Last week I went to a workshop about social and emotional wellbeing. I often feel rather cynical about self-help type of programs. You know, those that purport to make you more effective, efficient or an all-round great person. I feel like they are saying that I need to be better in order to get along in this world, that stress is caused by not being good enough. My own view is that the world needs to slow down a little…then everyone would be less stressed. I don’t believe that it is possible to do it all and have it all without being driven to the point of obsession, and that is not healthy.
I did, however, find the session that I attended to be very worthwhile. It was about self-talk and how that leads to attitudes which affect behaviour. We were considering it in terms of the behaviour that you see in children, but I started to look a bit broader at people that I am dealing with, colleagues, friends, family etc. I found it to be applicable to all situations.
It was particularly applicable to me. I am a procrastinator. When I need to begin a project I take the longest time. About a quarter of the way through the project I pick up steam and I finish it really quickly. It is fairly rare for me to not finish something I have begun, but oh so common for me to not start something that I want to do. This workshop pointed out the self-talk that leads to this attitude and how that is affecting my behaviour. That is enough for me. Awareness is nine-tenths of a cure in this case. I am procrastinating because I am actually thinking the project through, considering every possible problem and solution, making an immensely complex plan in my mind for how to handle what may happen. I am STILL attempting to be a perfectionist. I do not have any ability to be impulsive when I am like this, yet some of my most creative work has come when I allowed myself to work without thinking.
I am controlling of my environment. When something is suggested to me my initial response is always ‘no, I can’t do that’. This is because I have not yet had time to think it through, work out the problems and how I wil deal with them. I can’t even impulsively go driving on the weekend. NO, I can’t. I need to have notice and think it through. This can make me inert, but that’s ok because inertia is safe. I have a neon sign in my head that says ‘that is dangerous.’ I do not allow myself to be put in a risky situation. Any situation that I have not fully considered is assumed to be risky.

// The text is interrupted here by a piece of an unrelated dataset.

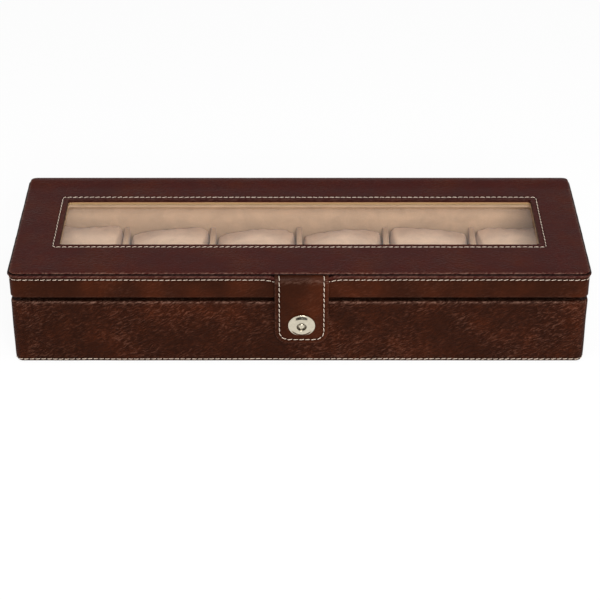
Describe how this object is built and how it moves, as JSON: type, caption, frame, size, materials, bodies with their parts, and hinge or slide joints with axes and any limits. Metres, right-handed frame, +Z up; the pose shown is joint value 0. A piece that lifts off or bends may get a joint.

Most of the time these things are ok with me. We need all types of people in this world. The cautious among us balance out the risk takers. There has to be a voice of reason in every crowd. If everyone of us was impulsive our society would be out of control. I am generally happy to be a moderate person and happy to allow others to take risks. Sometimes though, like now, when big changes and uncertainties loom on the horizon for my family, it starts to be difficult. I would like to make a coccoon that my family will sit in, they can’t get out, you can’t get in, and we’ll just wait there until I have finished thinking and planning it all out in my head. It won’t change anything, but I’ll feel a little more in control.
Last night Sussanah rang me at 6:09pm to ask me to go to dinner and movies at 7pm. less that one hour’s notice. My self talk says “What!! I haven’t planned for this…” But I thought about how that is influencing me and making me inert. So I said, “I’ll call you back in half an hour.” (That is different to ‘no’) and I did…and I went to the movie. I enjoyed myself.
Yesterday I looked at a project that I have begun, all cut out, just waiting to be sewn and I decided to add some hand stitched details.

So I did. They are done, all of them finished.
A little bit of self-awareness seems to have gone a long way. These two anocdotes may not seem to be earth shattering to you, but I am very pleased with myself. Today I will do more. Maybe I’ll even drive somewhere without knowing where that will be!
What a risk taker!!!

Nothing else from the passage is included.